§ **Work to do**
Repeat all of the records verbatim.

******

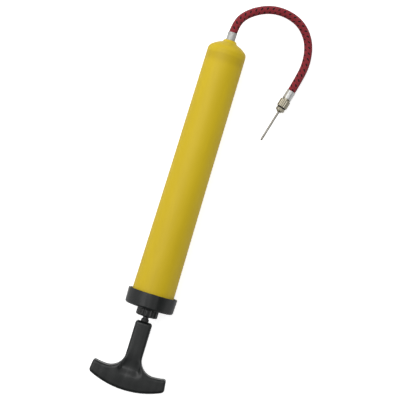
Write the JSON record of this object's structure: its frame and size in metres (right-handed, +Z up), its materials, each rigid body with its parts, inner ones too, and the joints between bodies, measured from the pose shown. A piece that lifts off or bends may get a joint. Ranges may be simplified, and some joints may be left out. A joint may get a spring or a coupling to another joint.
{
  "type": "ball inflation pump",
  "caption": "Hand pump with a tapered yellow barrel, black T handle on a sliding plunger, and a short braided hose that ends in an inflation needle.",
  "frame": {"origin": "on the surface that the pump lies on, under the middle of the box round the pump without its hose", "axes": "+Z up; +Y along the pump from the handle to the nose, which lies 1.27 degrees nose down; +X towards the side where the hose curls round"},
  "size_m": [0.1029, 0.3448, 0.0422],
  "materials": {
    "barrel_plastic": "satin moulded yellow",
    "black_plastic": "fine matt, moulded",
    "black_rubber": "matt",
    "felt": "oiled felt",
    "brass": "turned",
    "steel": "zinc plated",
    "spring_steel": "drawn wire",
    "blackened_steel": "black, satin",
    "piston_nylon": "natural nylon",
    "ferrule_aluminium": "bright, crimped",
    "hose_braid": "woven red cover with black flecks",
    "nickel_plate": "nickel plated, warm",
    "needle_steel": "drawn tube"
  },
  "bodies": {
    "pump_body": {"barrel": "barrel_plastic", "end_cap": "black_plastic", "cap_gasket": "black_rubber", "gland_nut": "black_plastic", "rod_wiper": "felt", "valve_seat": "brass", "valve_spring": "spring_steel", "hose_nipple": "brass", "nipple_o_ring": "black_rubber", "near_ferrule": "ferrule_aluminium", "hose": "hose_braid", "far_ferrule": "ferrule_aluminium", "needle_socket": "nickel_plate"},
    "piston": {"piston": "piston_nylon"},
    "plunger": {"plunger_rod": "blackened_steel", "handle": "black_plastic", "stop_bumper": "black_rubber", "thrust_washer": "steel", "piston_washer": "steel", "piston_nut": "steel"},
    "piston_ring": {"piston_ring": "black_rubber"},
    "valve_ball": {"valve_ball": "steel"},
    "needle_gasket": {"needle_gasket": "black_rubber"},
    "needle": {"needle_hub": "nickel_plate", "needle_tube": "needle_steel"}
  },
  "joints": [
    {"name": "plunger_slide", "type": "slide", "parent": "pump_body", "child": "piston", "axis": [0, -0.9998, 0.0222], "range_m": [-0.0018, 0.192]},
    {"name": "handle_turn", "type": "hinge", "parent": "piston", "child": "plunger", "pos_m": [0, 0.1238, 0.01673], "axis": [0, 0.9998, -0.0222], "continuous": true},
    {"name": "ring_float", "type": "slide", "parent": "piston", "child": "piston_ring", "axis": [0, 0.9998, -0.0222], "range_m": [0, 0.0007]},
    {"name": "valve_lift", "type": "slide", "parent": "pump_body", "child": "valve_ball", "axis": [0, 0.9998, -0.0222], "range_m": [0, 0.001], "stiffness_N_per_m": 40, "springref_m": -0.003, "deforming": ["valve_spring"]},
    {"name": "needle_withdraw", "type": "slide", "parent": "pump_body", "child": "needle_gasket", "axis": [-0.2595, -0.9657, 0], "range_m": [0, 0.004]},
    {"name": "needle_turn", "type": "hinge", "parent": "needle_gasket", "child": "needle", "pos_m": [0.05641, 0.10329, 0.0046], "axis": [-0.2595, -0.9657, 0], "range_deg": [0, 1800]}
  ],
  "couplings": [
    {"joint": "needle_turn", "follows": "needle_withdraw", "rad_per_m": 7854}
  ]
}
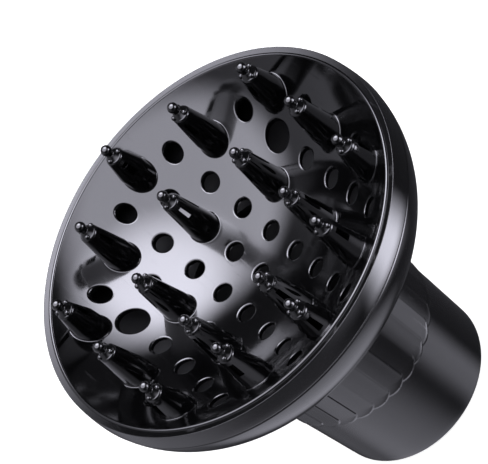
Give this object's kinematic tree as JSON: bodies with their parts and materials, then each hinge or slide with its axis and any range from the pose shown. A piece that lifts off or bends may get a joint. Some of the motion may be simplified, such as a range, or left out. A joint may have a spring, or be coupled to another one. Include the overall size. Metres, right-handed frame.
{
  "type": "hair dryer diffuser",
  "caption": "Round bowl diffuser with air holes and hollow prongs on a tapered collar, with an iris clamp in the mouth that a twist ring closes on a dryer nozzle.",
  "frame": {"origin": "centre of the collar's mouth, in the plane of its end face", "axes": "+Z along the round axis, from the collar's mouth towards the bowl's opening; +X towards one of the claws' pivots"},
  "size_m": [0.1694, 0.1694, 0.151],
  "materials": {
    "gloss_black": "polished",
    "satin_black": "satin",
    "grip_rubber": "matt",
    "steel": "brushed"
  },
  "bodies": {
    "diffuser": {"front_dish": "gloss_black", "inner_prongs": "gloss_black", "outer_prongs": "gloss_black", "rear_shell": "gloss_black", "nozzle_collar": "gloss_black", "mouth_ring": "satin_black", "claw_carrier": "satin_black", "carrier_screws": "steel", "pivot_pins": "steel"},
    "twist_ring": {"adjusting_ring": "satin_black"},
    "gripper_1": {"claw_1": "satin_black", "grip_pad_1": "grip_rubber"},
    "gripper_2": {"claw_2": "satin_black", "grip_pad_2": "grip_rubber"},
    "gripper_3": {"claw_3": "satin_black", "grip_pad_3": "grip_rubber"},
    "gripper_4": {"claw_4": "satin_black", "grip_pad_4": "grip_rubber"},
    "gripper_5": {"claw_5": "satin_black", "grip_pad_5": "grip_rubber"},
    "gripper_6": {"claw_6": "satin_black", "grip_pad_6": "grip_rubber"}
  },
  "joints": [
    {"name": "ring_twist", "type": "hinge", "parent": "diffuser", "child": "twist_ring", "pos_m": [0, 0, 0.0042], "axis": [0, 0, 1], "range_deg": [0, 30]},
    {"name": "claw_1_pivot", "type": "hinge", "parent": "diffuser", "child": "gripper_1", "pos_m": [0.0325, 0, 0.0134], "axis": [0, 0, 1], "range_deg": [0, 20.01]},
    {"name": "claw_2_pivot", "type": "hinge", "parent": "diffuser", "child": "gripper_2", "pos_m": [0.01625, 0.02815, 0.0134], "axis": [0, 0, 1], "range_deg": [0, 20.01]},
    {"name": "claw_3_pivot", "type": "hinge", "parent": "diffuser", "child": "gripper_3", "pos_m": [-0.01625, 0.02815, 0.0134], "axis": [0, 0, 1], "range_deg": [0, 20.01]},
    {"name": "claw_4_pivot", "type": "hinge", "parent": "diffuser", "child": "gripper_4", "pos_m": [-0.0325, 0, 0.0134], "axis": [0, 0, 1], "range_deg": [0, 20.01]},
    {"name": "claw_5_pivot", "type": "hinge", "parent": "diffuser", "child": "gripper_5", "pos_m": [-0.01625, -0.02815, 0.0134], "axis": [0, 0, 1], "range_deg": [0, 20.01]},
    {"name": "claw_6_pivot", "type": "hinge", "parent": "diffuser", "child": "gripper_6", "pos_m": [0.01625, -0.02815, 0.0134], "axis": [0, 0, 1], "range_deg": [0, 20.01]}
  ],
  "couplings": [
    {"joint": "claw_1_pivot", "follows": "ring_twist", "ratio": 0.66667},
    {"joint": "claw_2_pivot", "follows": "ring_twist", "ratio": 0.66667},
    {"joint": "claw_3_pivot", "follows": "ring_twist", "ratio": 0.66667},
    {"joint": "claw_4_pivot", "follows": "ring_twist", "ratio": 0.66667},
    {"joint": "claw_5_pivot", "follows": "ring_twist", "ratio": 0.66667},
    {"joint": "claw_6_pivot", "follows": "ring_twist", "ratio": 0.66667}
  ]
}
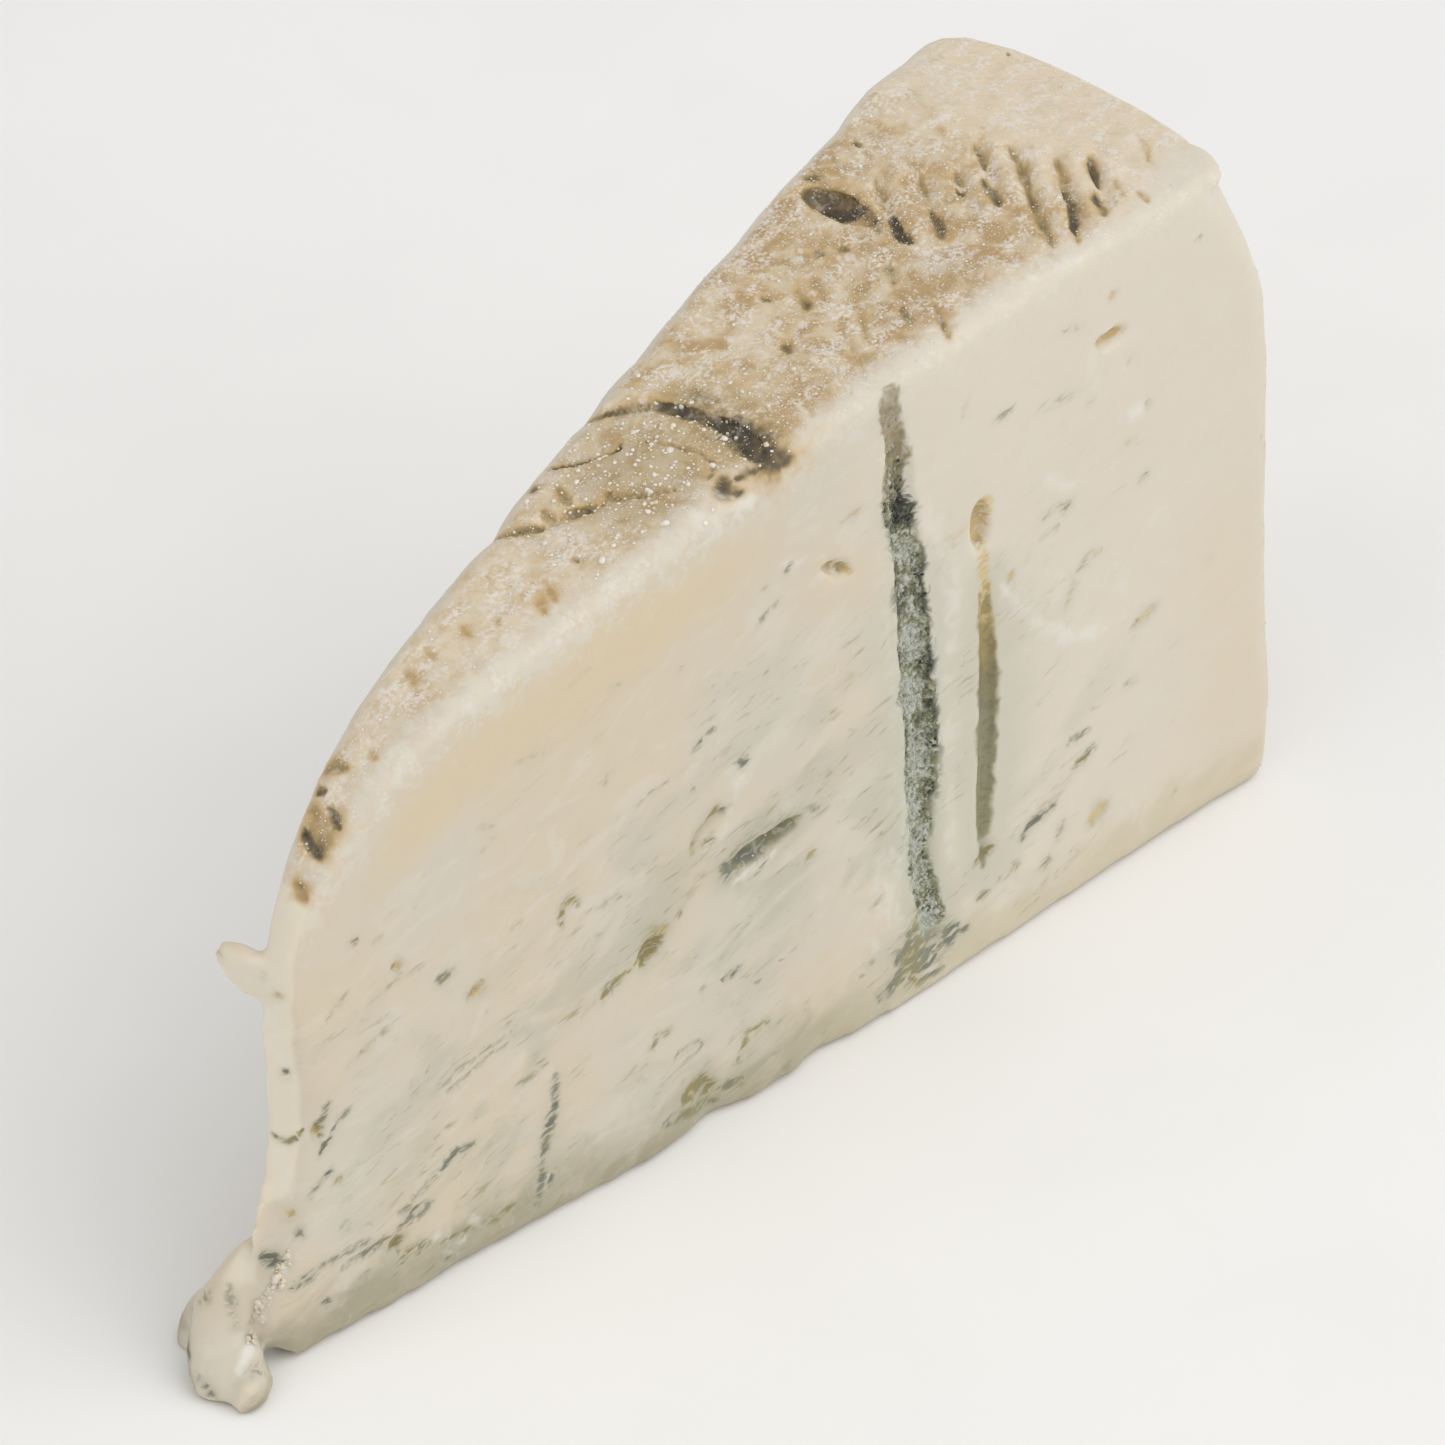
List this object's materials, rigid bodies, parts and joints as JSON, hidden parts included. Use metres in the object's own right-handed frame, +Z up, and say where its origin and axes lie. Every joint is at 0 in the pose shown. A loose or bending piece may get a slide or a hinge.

******

§ **Response to this exercise**
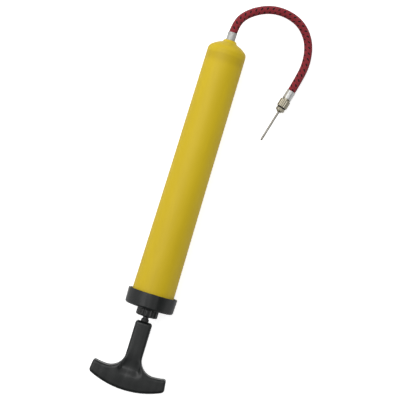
Write the JSON record of this object's structure: its frame and size in metres (right-handed, +Z up), its materials, each rigid body with its parts, inner ones too, and the joints between bodies, measured from the pose shown. A piece that lifts off or bends may get a joint. Ranges may be simplified, and some joints may be left out. A joint may get a spring or a coupling to another joint.
{
  "type": "ball inflation pump",
  "caption": "Hand pump with a tapered yellow barrel, black T handle on a sliding plunger, and a short braided hose that ends in an inflation needle.",
  "frame": {"origin": "on the surface that the pump lies on, under the middle of the box round the pump without its hose", "axes": "+Z up; +Y along the pump from the handle to the nose, which lies 1.27 degrees nose down; +X towards the side where the hose curls round"},
  "size_m": [0.1029, 0.3448, 0.0422],
  "materials": {
    "barrel_plastic": "satin moulded yellow",
    "black_plastic": "fine matt, moulded",
    "black_rubber": "matt",
    "felt": "oiled felt",
    "brass": "turned",
    "steel": "zinc plated",
    "spring_steel": "drawn wire",
    "blackened_steel": "black, satin",
    "piston_nylon": "natural nylon",
    "ferrule_aluminium": "bright, crimped",
    "hose_braid": "woven red cover with black flecks",
    "nickel_plate": "nickel plated, warm",
    "needle_steel": "drawn tube"
  },
  "bodies": {
    "pump_body": {"barrel": "barrel_plastic", "end_cap": "black_plastic", "cap_gasket": "black_rubber", "gland_nut": "black_plastic", "rod_wiper": "felt", "valve_seat": "brass", "valve_spring": "spring_steel", "hose_nipple": "brass", "nipple_o_ring": "black_rubber", "near_ferrule": "ferrule_aluminium", "hose": "hose_braid", "far_ferrule": "ferrule_aluminium", "needle_socket": "nickel_plate"},
    "piston": {"piston": "piston_nylon"},
    "plunger": {"plunger_rod": "blackened_steel", "handle": "black_plastic", "stop_bumper": "black_rubber", "thrust_washer": "steel", "piston_washer": "steel", "piston_nut": "steel"},
    "piston_ring": {"piston_ring": "black_rubber"},
    "valve_ball": {"valve_ball": "steel"},
    "needle_gasket": {"needle_gasket": "black_rubber"},
    "needle": {"needle_hub": "nickel_plate", "needle_tube": "needle_steel"}
  },
  "joints": [
    {"name": "plunger_slide", "type": "slide", "parent": "pump_body", "child": "piston", "axis": [0, -0.9998, 0.0222], "range_m": [-0.0018, 0.192]},
    {"name": "handle_turn", "type": "hinge", "parent": "piston", "child": "plunger", "pos_m": [0, 0.1238, 0.01673], "axis": [0, 0.9998, -0.0222], "continuous": true},
    {"name": "ring_float", "type": "slide", "parent": "piston", "child": "piston_ring", "axis": [0, 0.9998, -0.0222], "range_m": [0, 0.0007]},
    {"name": "valve_lift", "type": "slide", "parent": "pump_body", "child": "valve_ball", "axis": [0, 0.9998, -0.0222], "range_m": [0, 0.001], "stiffness_N_per_m": 40, "springref_m": -0.003, "deforming": ["valve_spring"]},
    {"name": "needle_withdraw", "type": "slide", "parent": "pump_body", "child": "needle_gasket", "axis": [-0.2595, -0.9657, 0], "range_m": [0, 0.004]},
    {"name": "needle_turn", "type": "hinge", "parent": "needle_gasket", "child": "needle", "pos_m": [0.05641, 0.10329, 0.0046], "axis": [-0.2595, -0.9657, 0], "range_deg": [0, 1800]}
  ],
  "couplings": [
    {"joint": "needle_turn", "follows": "needle_withdraw", "rad_per_m": 7854}
  ]
}
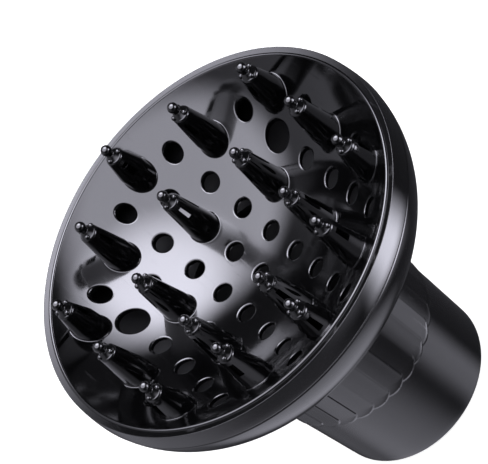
Give this object's kinematic tree as JSON: bodies with their parts and materials, then each hinge or slide with its axis and any range from the pose shown. A piece that lifts off or bends may get a joint. Some of the motion may be simplified, such as a range, or left out. A joint may have a spring, or be coupled to another one. Include the overall size. Metres, right-handed frame.
{
  "type": "hair dryer diffuser",
  "caption": "Round bowl diffuser with air holes and hollow prongs on a tapered collar, with an iris clamp in the mouth that a twist ring closes on a dryer nozzle.",
  "frame": {"origin": "centre of the collar's mouth, in the plane of its end face", "axes": "+Z along the round axis, from the collar's mouth towards the bowl's opening; +X towards one of the claws' pivots"},
  "size_m": [0.1694, 0.1694, 0.151],
  "materials": {
    "gloss_black": "polished",
    "satin_black": "satin",
    "grip_rubber": "matt",
    "steel": "brushed"
  },
  "bodies": {
    "diffuser": {"front_dish": "gloss_black", "inner_prongs": "gloss_black", "outer_prongs": "gloss_black", "rear_shell": "gloss_black", "nozzle_collar": "gloss_black", "mouth_ring": "satin_black", "claw_carrier": "satin_black", "carrier_screws": "steel", "pivot_pins": "steel"},
    "twist_ring": {"adjusting_ring": "satin_black"},
    "gripper_1": {"claw_1": "satin_black", "grip_pad_1": "grip_rubber"},
    "gripper_2": {"claw_2": "satin_black", "grip_pad_2": "grip_rubber"},
    "gripper_3": {"claw_3": "satin_black", "grip_pad_3": "grip_rubber"},
    "gripper_4": {"claw_4": "satin_black", "grip_pad_4": "grip_rubber"},
    "gripper_5": {"claw_5": "satin_black", "grip_pad_5": "grip_rubber"},
    "gripper_6": {"claw_6": "satin_black", "grip_pad_6": "grip_rubber"}
  },
  "joints": [
    {"name": "ring_twist", "type": "hinge", "parent": "diffuser", "child": "twist_ring", "pos_m": [0, 0, 0.0042], "axis": [0, 0, 1], "range_deg": [0, 30]},
    {"name": "claw_1_pivot", "type": "hinge", "parent": "diffuser", "child": "gripper_1", "pos_m": [0.0325, 0, 0.0134], "axis": [0, 0, 1], "range_deg": [0, 20.01]},
    {"name": "claw_2_pivot", "type": "hinge", "parent": "diffuser", "child": "gripper_2", "pos_m": [0.01625, 0.02815, 0.0134], "axis": [0, 0, 1], "range_deg": [0, 20.01]},
    {"name": "claw_3_pivot", "type": "hinge", "parent": "diffuser", "child": "gripper_3", "pos_m": [-0.01625, 0.02815, 0.0134], "axis": [0, 0, 1], "range_deg": [0, 20.01]},
    {"name": "claw_4_pivot", "type": "hinge", "parent": "diffuser", "child": "gripper_4", "pos_m": [-0.0325, 0, 0.0134], "axis": [0, 0, 1], "range_deg": [0, 20.01]},
    {"name": "claw_5_pivot", "type": "hinge", "parent": "diffuser", "child": "gripper_5", "pos_m": [-0.01625, -0.02815, 0.0134], "axis": [0, 0, 1], "range_deg": [0, 20.01]},
    {"name": "claw_6_pivot", "type": "hinge", "parent": "diffuser", "child": "gripper_6", "pos_m": [0.01625, -0.02815, 0.0134], "axis": [0, 0, 1], "range_deg": [0, 20.01]}
  ],
  "couplings": [
    {"joint": "claw_1_pivot", "follows": "ring_twist", "ratio": 0.66667},
    {"joint": "claw_2_pivot", "follows": "ring_twist", "ratio": 0.66667},
    {"joint": "claw_3_pivot", "follows": "ring_twist", "ratio": 0.66667},
    {"joint": "claw_4_pivot", "follows": "ring_twist", "ratio": 0.66667},
    {"joint": "claw_5_pivot", "follows": "ring_twist", "ratio": 0.66667},
    {"joint": "claw_6_pivot", "follows": "ring_twist", "ratio": 0.66667}
  ]
}
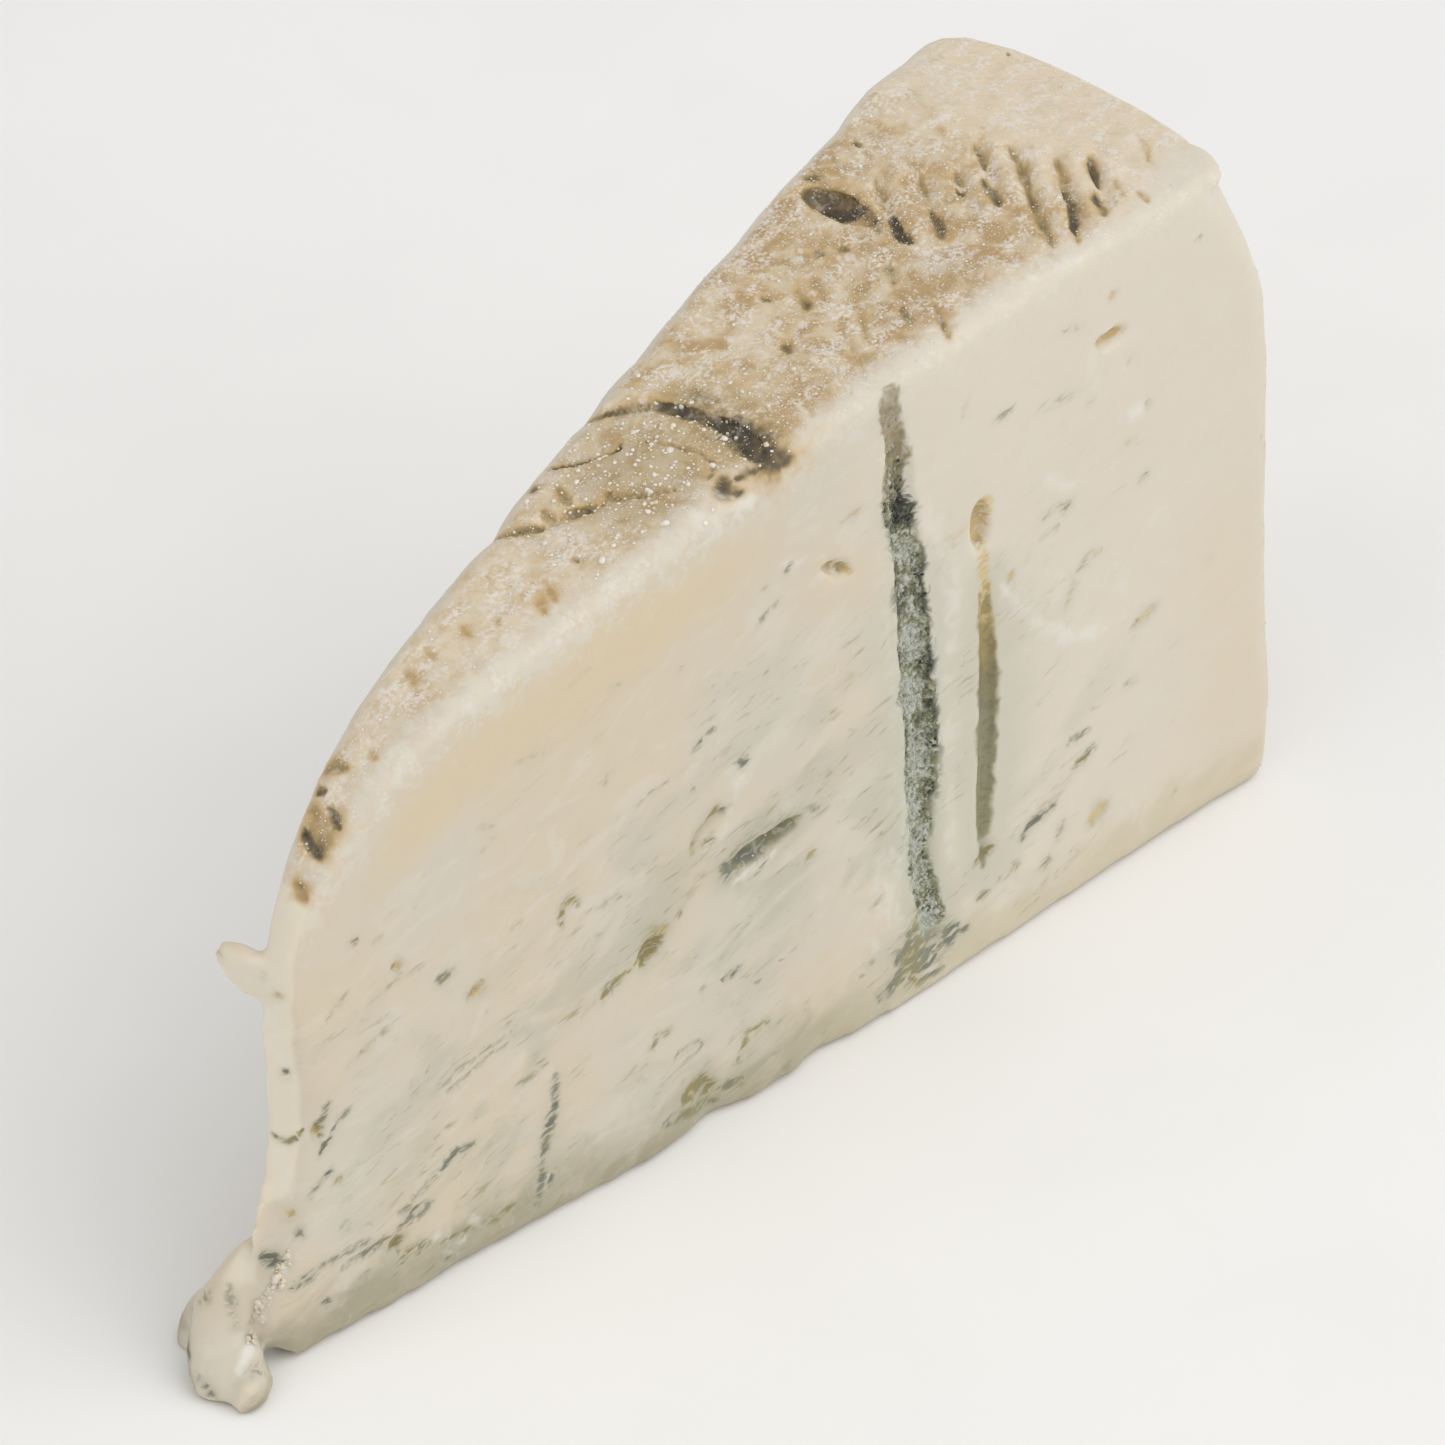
List this object's materials, rigid bodies, parts and joints as JSON, hidden parts included. Use metres in the object's own right-handed frame, +Z up, and say where its origin and axes lie. Every joint is at 0 in the pose shown. A loose or bending piece may get a slide or a hinge.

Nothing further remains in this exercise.